Eine strukturelle Schwachstelle der Tech-Branche
Das Problem ist nicht auf Apple beschränkt. Auch andere große Technologieunternehmen wie Google mit „Family Link“ und Microsoft mit „Family Safety“ setzen auf ähnliche Modelle, die von einem einzigen Hauptverwalter ausgehen. Diese Systeme sind für stabile Familienverhältnisse optimiert und ignorieren die Komplexität von Trennungen, Patchwork-Familien oder Fällen von häuslicher Gewalt.
Ken Munro, Partner bei der Cybersicherheitsfirma Pen Test Partners, sieht hier ein häufiges Versäumnis. Er vergleicht die Situation mit früheren Problemen bei smarten Türklingeln, bei denen es unmöglich war, einen ehemaligen Partner als Hauptnutzer zu entfernen. „Ich bin überrascht, dass ein Unternehmen mit Apples Erfahrung im User-Design den Zerfall von Familieneinheiten offenbar nicht berücksichtigt hat“, so Munro.
Rechtliche Grauzone und fehlende Verantwortung
Die rechtliche Dimension ist ebenfalls komplex.

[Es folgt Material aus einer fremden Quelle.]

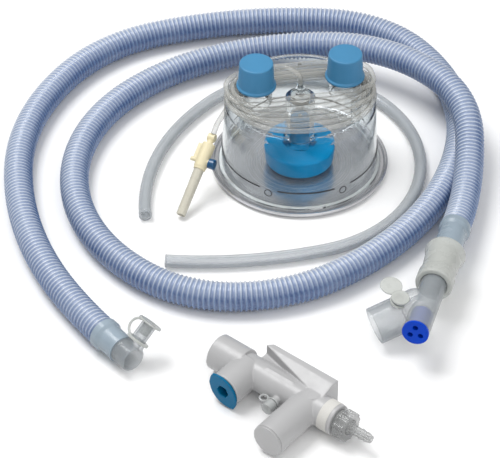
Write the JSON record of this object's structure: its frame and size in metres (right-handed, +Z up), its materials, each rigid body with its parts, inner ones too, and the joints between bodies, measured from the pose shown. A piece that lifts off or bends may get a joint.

Orla Lynskey, Professorin für Recht und Technologie am University College London, bezeichnet Fälle wie den von Kate als beunruhigendes Beispiel dafür, wie digitale Werkzeuge eine Doppelfunktion haben können.
„Was ursprünglich als Werkzeug für Komfort und Verbindung gedacht war, dient auch dazu, Kontrolle und Zwang zu ermöglichen. Es zeigt auch, wie gesetzliche Rechte – in diesem Fall das Sorgerecht der Mutter – durch die private Verwaltung digitaler Systeme untergraben werden können.“
Lynskey stellt die Frage, ob sich Unternehmen wie Apple auf ihre Position als reiner technischer Dienstleister zurückziehen, um sich der Verantwortung nach dem Datenschutzrecht zu entziehen.
Der Ruf nach Veränderung
Die Reaktionen der betroffenen Unternehmen auf Anfragen sind oft vage. Google erklärte, dass Eltern sich an den Support wenden und „formale Dokumente“ vorlegen könnten, um ein Kind in eine neue Gruppe zu verschieben. Microsoft verweist auf einen Eskalations-Support für spezielle Situationen. Apple lehnte einen Kommentar ab und verwies lediglich auf bestehende Support-Dokumente, die das Problem jedoch nicht grundlegend lösen.
Für Kate und ihre Kinder gab es schließlich eine Lösung, die jedoch nicht vom Unternehmen kam. Ihre Kinder setzten ihren Vater so lange unter Druck, bis er die Familiengruppe auflöste. „Endlich konnten wir alle aufatmen“, sagt Kate. Doch sie fügt hinzu:
„Kinder sollten nicht ihre eigenen Eltern erziehen müssen, weil Technologieunternehmen gravierende Mängel in ihren Richtlinien für solche Fälle haben.“
Die Forderung ist klar: Ein Gerichtsbeschluss über das Sorgerecht sollte ausreichen, um ein Unternehmen zu verpflichten, die digitalen Konten von Minderjährigen in die Obhut des sorgeberechtigten Elternteils zu überführen. Solange Tech-Konzerne an dem idealisierten Bild der ewig glücklichen Familie festhalten, setzen sie Kinder und schutzbedürftige Personen weiterhin der Gefahr digitaler Kontrolle aus.